The exercise: Return the listing word for word, as given.

Supplied information:
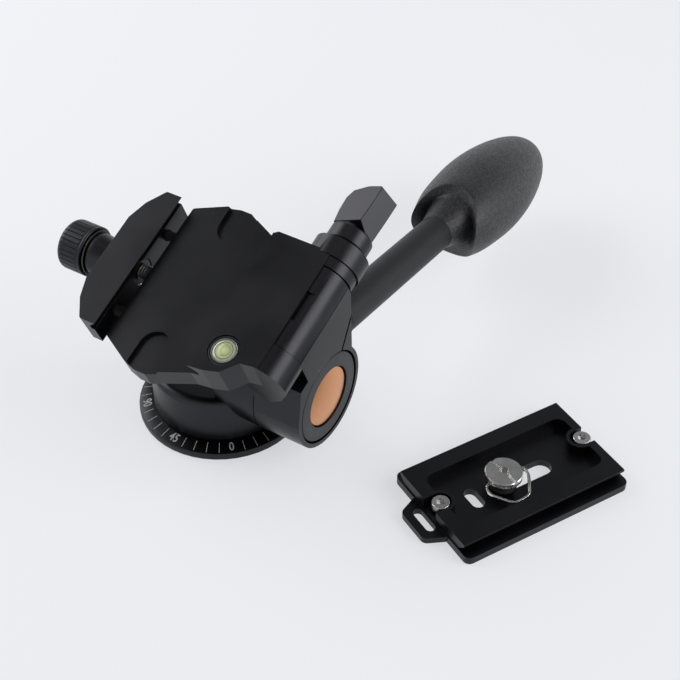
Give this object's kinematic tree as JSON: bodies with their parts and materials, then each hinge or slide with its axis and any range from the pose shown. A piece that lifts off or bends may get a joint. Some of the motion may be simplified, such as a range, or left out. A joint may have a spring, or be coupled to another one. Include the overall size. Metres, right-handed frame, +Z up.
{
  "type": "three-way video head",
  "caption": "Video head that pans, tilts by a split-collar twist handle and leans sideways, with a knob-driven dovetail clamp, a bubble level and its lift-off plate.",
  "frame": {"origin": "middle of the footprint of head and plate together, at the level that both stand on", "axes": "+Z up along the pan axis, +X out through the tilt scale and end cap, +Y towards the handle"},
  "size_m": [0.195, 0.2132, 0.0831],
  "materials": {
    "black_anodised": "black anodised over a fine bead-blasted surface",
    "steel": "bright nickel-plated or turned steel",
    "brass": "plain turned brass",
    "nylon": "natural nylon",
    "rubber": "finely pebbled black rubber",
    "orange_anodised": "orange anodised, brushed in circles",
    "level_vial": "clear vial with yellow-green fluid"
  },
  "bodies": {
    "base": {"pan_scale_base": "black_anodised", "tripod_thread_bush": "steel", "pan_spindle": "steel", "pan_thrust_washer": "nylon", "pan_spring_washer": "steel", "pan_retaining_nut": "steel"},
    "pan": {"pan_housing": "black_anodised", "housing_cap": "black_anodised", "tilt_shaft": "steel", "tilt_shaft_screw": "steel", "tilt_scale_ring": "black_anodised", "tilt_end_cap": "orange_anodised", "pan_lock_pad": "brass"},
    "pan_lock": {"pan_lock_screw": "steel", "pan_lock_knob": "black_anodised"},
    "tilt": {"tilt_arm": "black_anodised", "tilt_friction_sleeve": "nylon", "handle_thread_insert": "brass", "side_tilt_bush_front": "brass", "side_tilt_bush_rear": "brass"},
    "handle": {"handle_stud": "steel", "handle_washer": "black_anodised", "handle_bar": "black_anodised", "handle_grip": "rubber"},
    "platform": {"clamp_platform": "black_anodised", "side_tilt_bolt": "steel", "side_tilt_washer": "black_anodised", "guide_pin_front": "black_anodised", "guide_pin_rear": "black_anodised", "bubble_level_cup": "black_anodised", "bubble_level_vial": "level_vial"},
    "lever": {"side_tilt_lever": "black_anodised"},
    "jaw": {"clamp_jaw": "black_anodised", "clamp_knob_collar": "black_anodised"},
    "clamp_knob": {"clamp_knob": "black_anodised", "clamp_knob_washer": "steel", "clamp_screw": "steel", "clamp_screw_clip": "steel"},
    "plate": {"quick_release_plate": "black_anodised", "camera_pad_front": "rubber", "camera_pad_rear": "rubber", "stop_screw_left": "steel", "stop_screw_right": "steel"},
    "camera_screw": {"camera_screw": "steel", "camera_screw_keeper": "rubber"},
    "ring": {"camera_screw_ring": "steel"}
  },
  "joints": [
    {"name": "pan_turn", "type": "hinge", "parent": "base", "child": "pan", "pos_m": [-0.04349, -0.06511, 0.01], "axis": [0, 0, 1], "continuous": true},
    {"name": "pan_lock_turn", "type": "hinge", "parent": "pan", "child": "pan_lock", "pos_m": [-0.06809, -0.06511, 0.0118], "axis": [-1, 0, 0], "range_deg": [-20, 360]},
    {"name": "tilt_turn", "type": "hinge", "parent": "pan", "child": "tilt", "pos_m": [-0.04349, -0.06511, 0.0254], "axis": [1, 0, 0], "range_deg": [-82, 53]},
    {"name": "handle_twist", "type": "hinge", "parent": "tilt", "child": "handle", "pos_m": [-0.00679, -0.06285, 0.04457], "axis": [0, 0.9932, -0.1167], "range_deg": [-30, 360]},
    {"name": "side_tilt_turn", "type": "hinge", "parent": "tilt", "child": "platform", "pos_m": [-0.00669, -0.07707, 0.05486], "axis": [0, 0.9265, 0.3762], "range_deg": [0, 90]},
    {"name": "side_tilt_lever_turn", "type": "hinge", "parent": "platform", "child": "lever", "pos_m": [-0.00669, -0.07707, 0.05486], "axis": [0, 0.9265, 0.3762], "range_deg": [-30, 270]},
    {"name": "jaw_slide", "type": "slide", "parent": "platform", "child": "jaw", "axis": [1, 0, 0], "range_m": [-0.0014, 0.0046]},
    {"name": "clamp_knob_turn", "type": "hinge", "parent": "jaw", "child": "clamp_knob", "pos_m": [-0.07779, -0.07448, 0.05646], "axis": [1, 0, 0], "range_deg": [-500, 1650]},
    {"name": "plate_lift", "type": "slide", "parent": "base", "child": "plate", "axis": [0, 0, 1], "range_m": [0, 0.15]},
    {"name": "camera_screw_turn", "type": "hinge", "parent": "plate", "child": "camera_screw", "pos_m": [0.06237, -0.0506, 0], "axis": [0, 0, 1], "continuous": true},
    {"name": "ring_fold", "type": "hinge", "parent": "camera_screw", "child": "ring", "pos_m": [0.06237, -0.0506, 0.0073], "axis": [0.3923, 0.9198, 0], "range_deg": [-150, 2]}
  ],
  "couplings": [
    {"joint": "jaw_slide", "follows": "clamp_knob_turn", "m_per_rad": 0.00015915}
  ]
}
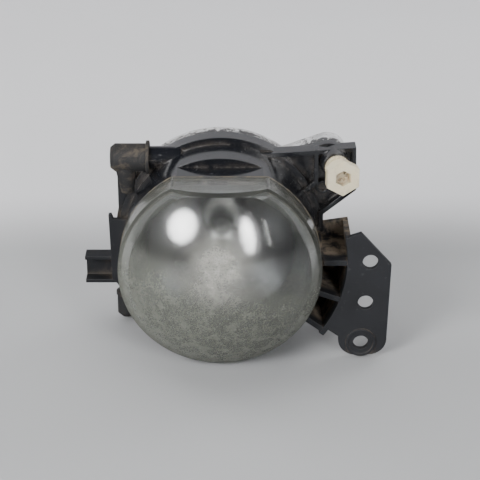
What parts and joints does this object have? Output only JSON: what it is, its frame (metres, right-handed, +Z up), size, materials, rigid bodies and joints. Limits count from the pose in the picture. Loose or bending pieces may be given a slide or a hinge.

Solution for this exercise:
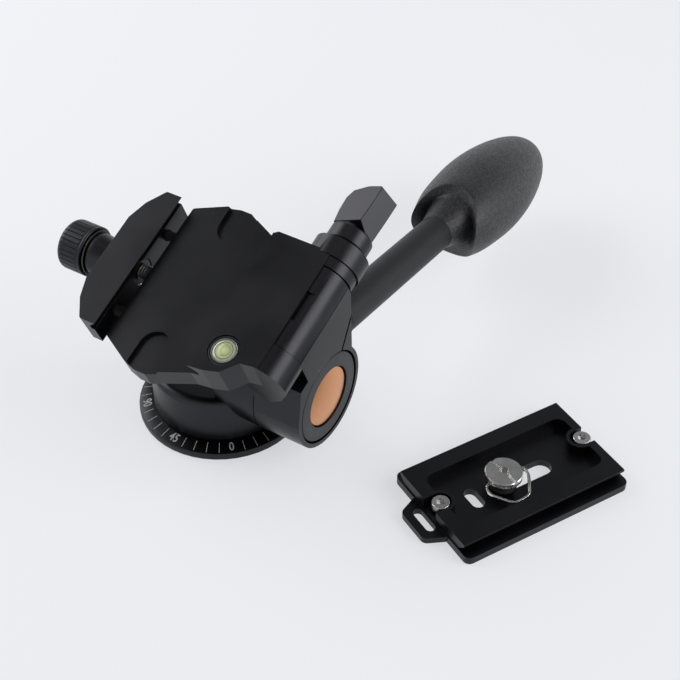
Give this object's kinematic tree as JSON: bodies with their parts and materials, then each hinge or slide with its axis and any range from the pose shown. A piece that lifts off or bends may get a joint. Some of the motion may be simplified, such as a range, or left out. A joint may have a spring, or be coupled to another one. Include the overall size. Metres, right-handed frame, +Z up.
{
  "type": "three-way video head",
  "caption": "Video head that pans, tilts by a split-collar twist handle and leans sideways, with a knob-driven dovetail clamp, a bubble level and its lift-off plate.",
  "frame": {"origin": "middle of the footprint of head and plate together, at the level that both stand on", "axes": "+Z up along the pan axis, +X out through the tilt scale and end cap, +Y towards the handle"},
  "size_m": [0.195, 0.2132, 0.0831],
  "materials": {
    "black_anodised": "black anodised over a fine bead-blasted surface",
    "steel": "bright nickel-plated or turned steel",
    "brass": "plain turned brass",
    "nylon": "natural nylon",
    "rubber": "finely pebbled black rubber",
    "orange_anodised": "orange anodised, brushed in circles",
    "level_vial": "clear vial with yellow-green fluid"
  },
  "bodies": {
    "base": {"pan_scale_base": "black_anodised", "tripod_thread_bush": "steel", "pan_spindle": "steel", "pan_thrust_washer": "nylon", "pan_spring_washer": "steel", "pan_retaining_nut": "steel"},
    "pan": {"pan_housing": "black_anodised", "housing_cap": "black_anodised", "tilt_shaft": "steel", "tilt_shaft_screw": "steel", "tilt_scale_ring": "black_anodised", "tilt_end_cap": "orange_anodised", "pan_lock_pad": "brass"},
    "pan_lock": {"pan_lock_screw": "steel", "pan_lock_knob": "black_anodised"},
    "tilt": {"tilt_arm": "black_anodised", "tilt_friction_sleeve": "nylon", "handle_thread_insert": "brass", "side_tilt_bush_front": "brass", "side_tilt_bush_rear": "brass"},
    "handle": {"handle_stud": "steel", "handle_washer": "black_anodised", "handle_bar": "black_anodised", "handle_grip": "rubber"},
    "platform": {"clamp_platform": "black_anodised", "side_tilt_bolt": "steel", "side_tilt_washer": "black_anodised", "guide_pin_front": "black_anodised", "guide_pin_rear": "black_anodised", "bubble_level_cup": "black_anodised", "bubble_level_vial": "level_vial"},
    "lever": {"side_tilt_lever": "black_anodised"},
    "jaw": {"clamp_jaw": "black_anodised", "clamp_knob_collar": "black_anodised"},
    "clamp_knob": {"clamp_knob": "black_anodised", "clamp_knob_washer": "steel", "clamp_screw": "steel", "clamp_screw_clip": "steel"},
    "plate": {"quick_release_plate": "black_anodised", "camera_pad_front": "rubber", "camera_pad_rear": "rubber", "stop_screw_left": "steel", "stop_screw_right": "steel"},
    "camera_screw": {"camera_screw": "steel", "camera_screw_keeper": "rubber"},
    "ring": {"camera_screw_ring": "steel"}
  },
  "joints": [
    {"name": "pan_turn", "type": "hinge", "parent": "base", "child": "pan", "pos_m": [-0.04349, -0.06511, 0.01], "axis": [0, 0, 1], "continuous": true},
    {"name": "pan_lock_turn", "type": "hinge", "parent": "pan", "child": "pan_lock", "pos_m": [-0.06809, -0.06511, 0.0118], "axis": [-1, 0, 0], "range_deg": [-20, 360]},
    {"name": "tilt_turn", "type": "hinge", "parent": "pan", "child": "tilt", "pos_m": [-0.04349, -0.06511, 0.0254], "axis": [1, 0, 0], "range_deg": [-82, 53]},
    {"name": "handle_twist", "type": "hinge", "parent": "tilt", "child": "handle", "pos_m": [-0.00679, -0.06285, 0.04457], "axis": [0, 0.9932, -0.1167], "range_deg": [-30, 360]},
    {"name": "side_tilt_turn", "type": "hinge", "parent": "tilt", "child": "platform", "pos_m": [-0.00669, -0.07707, 0.05486], "axis": [0, 0.9265, 0.3762], "range_deg": [0, 90]},
    {"name": "side_tilt_lever_turn", "type": "hinge", "parent": "platform", "child": "lever", "pos_m": [-0.00669, -0.07707, 0.05486], "axis": [0, 0.9265, 0.3762], "range_deg": [-30, 270]},
    {"name": "jaw_slide", "type": "slide", "parent": "platform", "child": "jaw", "axis": [1, 0, 0], "range_m": [-0.0014, 0.0046]},
    {"name": "clamp_knob_turn", "type": "hinge", "parent": "jaw", "child": "clamp_knob", "pos_m": [-0.07779, -0.07448, 0.05646], "axis": [1, 0, 0], "range_deg": [-500, 1650]},
    {"name": "plate_lift", "type": "slide", "parent": "base", "child": "plate", "axis": [0, 0, 1], "range_m": [0, 0.15]},
    {"name": "camera_screw_turn", "type": "hinge", "parent": "plate", "child": "camera_screw", "pos_m": [0.06237, -0.0506, 0], "axis": [0, 0, 1], "continuous": true},
    {"name": "ring_fold", "type": "hinge", "parent": "camera_screw", "child": "ring", "pos_m": [0.06237, -0.0506, 0.0073], "axis": [0.3923, 0.9198, 0], "range_deg": [-150, 2]}
  ],
  "couplings": [
    {"joint": "jaw_slide", "follows": "clamp_knob_turn", "m_per_rad": 0.00015915}
  ]
}
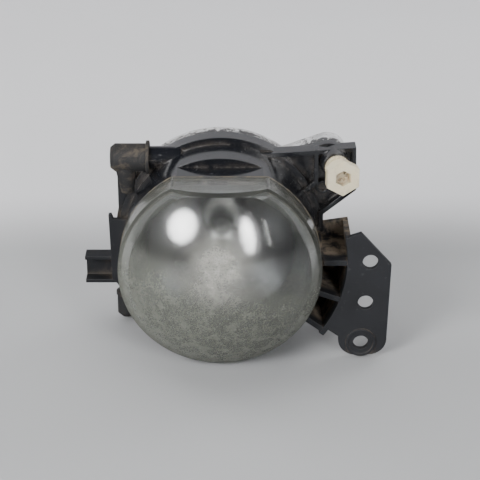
What parts and joints does this object have? Output only JSON: what it is, its frame (metres, right-handed, +Z up), size, materials, rigid bodies and joints. Limits count from the pose in the picture. Loose or bending pieces may be given a slide or a hinge.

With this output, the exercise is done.